Virtual Cinemas/VOD:

John Lewis:Good Trouble-

If you want to have even an inkling of the magnitude of Congressman Lewis’s life and work and how monumental his legacy will be, watch this documentary.

The Fight:

It’s pretty good. Shines when it showcases the micro-struggles these lawyers face within the monumental ones they face-whether its a lawyer trying to put their argument through faulty voice-to text software or a lawyer’s phone dying just as a ruling comes in. It’s incredible current and I think an important watch to understand the issues we find ourselves talking about everyday and who’s fighting them.

First Cow:

Fantastic.

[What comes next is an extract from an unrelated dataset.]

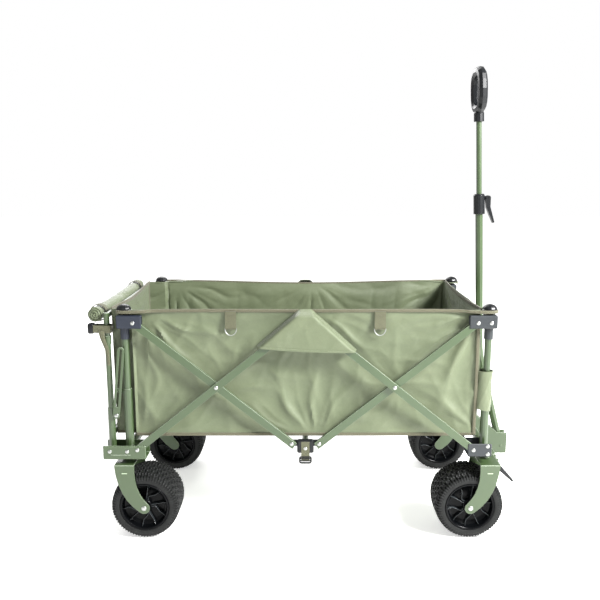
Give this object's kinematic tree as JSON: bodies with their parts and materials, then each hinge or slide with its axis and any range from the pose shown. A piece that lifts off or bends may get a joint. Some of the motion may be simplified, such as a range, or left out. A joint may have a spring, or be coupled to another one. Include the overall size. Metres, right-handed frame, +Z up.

A delicate, intimate portrait of friendship between a cook named Cookie and a Chinese immigrant named King Lu in frontier-era America that becomes a larger look of the systems and institutions that hold them back from achieving greater. Director Kelly Reichardt’s films operate at such a distinctive rhythm that tiny, minuscule moments within the movies have the ability to stand out as something much greater.

Alright, well that’s it for now, but look out for another one of these roundups in a couple of weeks.